Jésus conclut alors : « Il est plus facile à un chameau de passer par le trou d’une aiguille qu’à un riche d’entrer dans le royaume de Dieu. » Exagération dont la tradition orientale est friande : on pique ainsi l’attention, d’autant plus qu’à l’époque le chameau, avec ses lourdes charges devant les portes étroites des bourgades, évoquait sûrement l’embarras du riche par son opulence.
Les disciples sont déconcertés : et nous aussi ! « Mais alors, qui peut être sauvé ? » Réponse : « Pour les hommes, c’est impossible, mais pas pour Dieu ; car tout est possible à Dieu. » Remarquons qu’il ne relativise pas ce qu’il a dit précédemment ; il met les choses à leur place : Dieu seul peut et veut nous sauver. A Lui, tout est possible !

« Que dois-je faire pour avoir en héritage la vie éternelle ? » Quand cet homme  cessera de vouloir « faire » pour « avoir » et posséder l’héritage, il sera mûr pour accueillir le salut que Dieu seul peut donner. Pour l’heure, les richesses qu’il possède le possèdent !

Frères et sœurs, sans même relativiser l’exigence de pauvreté, que l’image du chameau ne nous soit point sujet de désespérance. Certes, des saintes et saints de toutes époques ont choisi de se dépouiller, et même, comme François d’Assise, d’épouser « dame pauvreté ». Cependant, les modalités de dépouillements sont nombreuses et diverses : la mendicité des moines, qui édifiait le peuple au 13e siècle, fut considérée comme un fléau social 150 ans plus tard.

J’ai fait vœu de pauvreté depuis plus de 50 ans. Durant ce temps, il me semble avoir appris une chose : la vie éternelle, ce n’est pas tout tout de suite. Je puis me priver de beaucoup de choses matérielles ; d’ailleurs les privations qui ne nous sont pas imposées du dehors sont souvent des libérations. Mais simultanément, est-ce que je donne plus de place à la vie éternelle, à la Parole de Dieu crue et vécue en alliance avec lui ? Pas de pauvreté réelle sans maîtrise de ses convoitises et de ses prétentions; celles-ci demeurent un combat de chaque jour et s’étendent au-delà de la seule possession des biens matériels.

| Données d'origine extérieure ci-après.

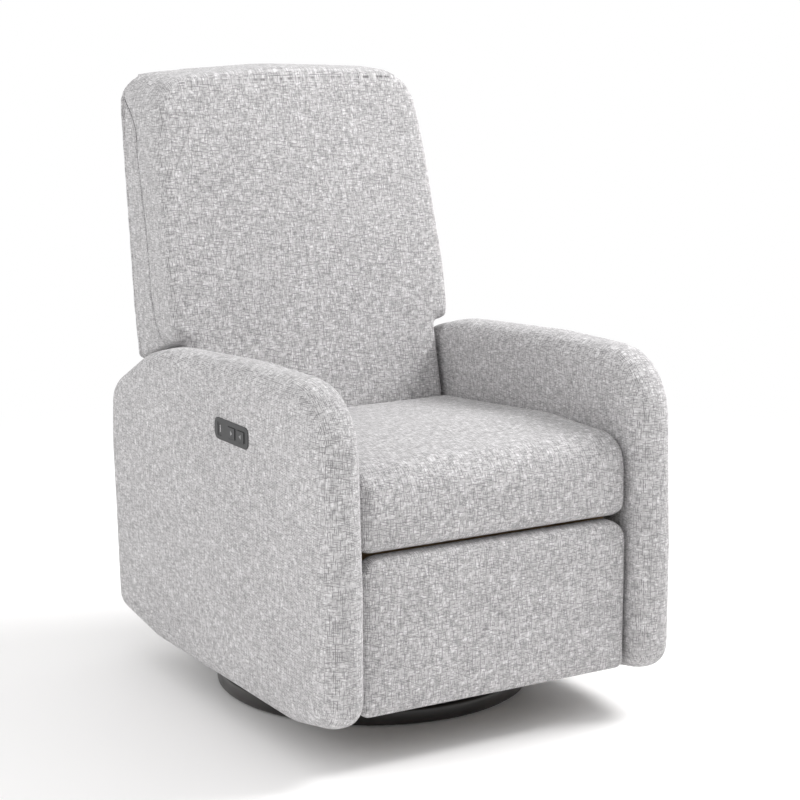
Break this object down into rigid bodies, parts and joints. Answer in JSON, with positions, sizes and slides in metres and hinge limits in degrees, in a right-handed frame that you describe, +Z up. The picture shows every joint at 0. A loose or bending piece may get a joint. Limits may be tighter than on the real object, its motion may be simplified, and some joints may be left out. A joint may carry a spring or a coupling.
{
  "type": "glider nursery chair",
  "caption": "Upholstered swivel glider with powered footrest and back: padded arms, T-shaped back, seat cushion, folding footrest and a round floor ring.",
  "frame": {"origin": "where the swivel axis meets the floor, under the middle of the chair", "axes": "+X towards the sitter's left arm, the chair faces -Y, +Z up"},
  "size_m": [0.7002, 0.9227, 1.1109],
  "materials": {
    "fabric": "matte",
    "webbing": "matte",
    "black_steel": "satin",
    "zinc_steel": "satin",
    "plywood": "matte",
    "charcoal_plastic": "satin",
    "black_plastic": "satin",
    "rubber": "matte"
  },
  "bodies": {
    "base": {"base_ring": "black_steel", "base_cross": "black_steel", "floor_pad_1": "rubber", "floor_pad_2": "rubber", "floor_pad_3": "rubber", "floor_pad_4": "rubber", "bearing_lower": "zinc_steel", "king_pin": "zinc_steel"},
    "swivel": {"bearing_upper": "zinc_steel", "glider_plate": "black_steel", "glide_bracket_left": "black_steel", "glide_bracket_right": "black_steel"},
    "front_links": {"glide_link_front_left": "zinc_steel", "glide_link_front_right": "zinc_steel"},
    "rear_links": {"glide_link_rear_left": "zinc_steel", "glide_link_rear_right": "zinc_steel"},
    "carriage": {"side_plate_left": "black_steel", "side_plate_right": "black_steel", "cross_tube_front": "black_steel", "cross_tube_rear": "black_steel", "seat_rail_front": "plywood", "seat_rail_rear": "plywood", "seat_rail_left": "plywood", "seat_rail_right": "plywood", "seat_deck": "webbing", "seat_cushion": "fabric", "arm_left": "fabric", "arm_right": "fabric", "arm_panel_left": "plywood", "arm_panel_right": "plywood", "control_bezel": "charcoal_plastic", "control_housing": "charcoal_plastic", "usb_socket": "black_plastic", "drive_motor": "charcoal_plastic", "drive_rail": "zinc_steel", "power_inlet": "black_plastic"},
    "drive_nut": {"drive_nut": "charcoal_plastic"},
    "lower_links": {"torque_tube": "zinc_steel", "foot_link_lower_left": "black_steel", "foot_link_lower_right": "black_steel", "drive_lever": "zinc_steel"},
    "upper_links": {"foot_link_upper_left": "black_steel", "foot_link_upper_right": "black_steel"},
    "footrest": {"footrest_pad": "fabric", "footrest_board": "plywood", "footrest_bracket_left": "black_steel", "footrest_bracket_right": "black_steel"},
    "back": {"back_cushion": "fabric", "back_panel": "fabric", "back_post_left": "plywood", "back_post_right": "plywood", "back_rail_top": "plywood", "back_rail_lower": "plywood", "back_bracket_left": "black_steel", "back_bracket_right": "black_steel"},
    "button_recline": {"button_recline": "charcoal_plastic"},
    "button_return": {"button_return": "charcoal_plastic"}
  },
  "joints": [
    {"name": "swivel", "type": "hinge", "parent": "base", "child": "swivel", "pos_m": [0, 0, 0], "axis": [0, 0, 1], "continuous": true},
    {"name": "glide", "type": "hinge", "parent": "swivel", "child": "front_links", "pos_m": [0, -0.12, 0.25], "axis": [1, 0, 0], "range_deg": [-20, 20]},
    {"name": "glide_rear", "type": "hinge", "parent": "swivel", "child": "rear_links", "pos_m": [0, 0.085, 0.25], "axis": [1, 0, 0], "range_deg": [-20, 20]},
    {"name": "glide_level", "type": "hinge", "parent": "front_links", "child": "carriage", "pos_m": [0, -0.12, 0.15], "axis": [1, 0, 0], "range_deg": [-20, 20]},
    {"name": "footrest_open", "type": "hinge", "parent": "carriage", "child": "lower_links", "pos_m": [0, -0.34475, 0.29094], "axis": [-1, 0, 0], "range_deg": [0, 110]},
    {"name": "footrest_knee", "type": "hinge", "parent": "lower_links", "child": "upper_links", "pos_m": [0, -0.32218, 0.16291], "axis": [1, 0, 0], "range_deg": [0, 165]},
    {"name": "footrest_tilt", "type": "hinge", "parent": "upper_links", "child": "footrest", "pos_m": [0, -0.361, 0.3078], "axis": [-1, 0, 0], "range_deg": [0, 137.5]},
    {"name": "drive_nut", "type": "slide", "parent": "carriage", "child": "drive_nut", "axis": [0, -1, 0], "range_m": [0, 0.08192]},
    {"name": "back_recline", "type": "hinge", "parent": "carriage", "child": "back", "pos_m": [0, 0.2, 0.36], "axis": [-1, 0, 0], "range_deg": [0, 32]},
    {"name": "button_recline", "type": "slide", "parent": "carriage", "child": "button_recline", "axis": [1, 0, 0], "range_m": [0, 0.0015], "stiffness_N_per_m": 400},
    {"name": "button_return", "type": "slide", "parent": "carriage", "child": "button_return", "axis": [1, 0, 0], "range_m": [0, 0.0015], "stiffness_N_per_m": 400}
  ],
  "couplings": [
    {"joint": "glide_rear", "follows": "glide", "ratio": 1},
    {"joint": "glide_level", "follows": "glide", "ratio": -1},
    {"joint": "footrest_knee", "follows": "footrest_open", "ratio": 1.5},
    {"joint": "footrest_tilt", "follows": "footrest_open", "ratio": 1.25},
    {"joint": "drive_nut", "follows": "footrest_open", "m_per_rad": 0.042667}
  ]
}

La nouveauté du Royaume de Dieu, ou de la Vie éternelle, ne transparaît dans sa fraîcheur que si nos vies quotidiennes sont déparasitées. Est parasite ce qui encombre : gavés de biens matériels, comment rechercherions-nous le « trésor » ou la « perle rare » de l’évangile ? Satisfaits de nous-mêmes, comment pourrions-nous être, à la suite de Jésus, le serviteur du prochain ? Sûrs de nos savoirs ou forts de nos préjugés, comment pourrions-nous pressentir ce mystère du Royaume « révélé aux pauvres et aux tout-petits » ? L’homme gavé peut difficilement goûter l’évangile et en être témoin.
Le déparasitage est une forme de salut, de libération. Nous sauver de nos entraves intérieures est pure grâce… Cela se reçoit dans l’humilité et dans l’action de grâce.

Demeure la question des disciples : « Nous qui avons tout quitté, que mériterons-nous ? » Étrange ! La pauvreté pour le Royaume serait-elle un placement parmi d’autres ? La pauvreté ne vaut rien et ne nous vaut rien tant qu’elle n’est pas au service du trésor caché, de la perle de grand prix et du service de l’autre : accueillir la pauvreté comme le pur et simple dégagement de ce qui gêne la manifestation du Royaume – c’est-à-dire de l’inouï de l’amitié même de Dieu aujourd’hui et dans l’éternité ‑ voilà le vrai défi. A chacun et chacune de nous désencombrer judicieusement dans le quotidien par un usage raisonnable et solidaire des biens indispensables à notre vie en société comme à notre vie ecclésiale ! Heureux les pauvres !

Oui, la pauvreté est un moyen privilégié de nourrir notre attente du Royaume de Dieu et déjà de découvrir la perle et le trésor cachés au cœur de nos vies.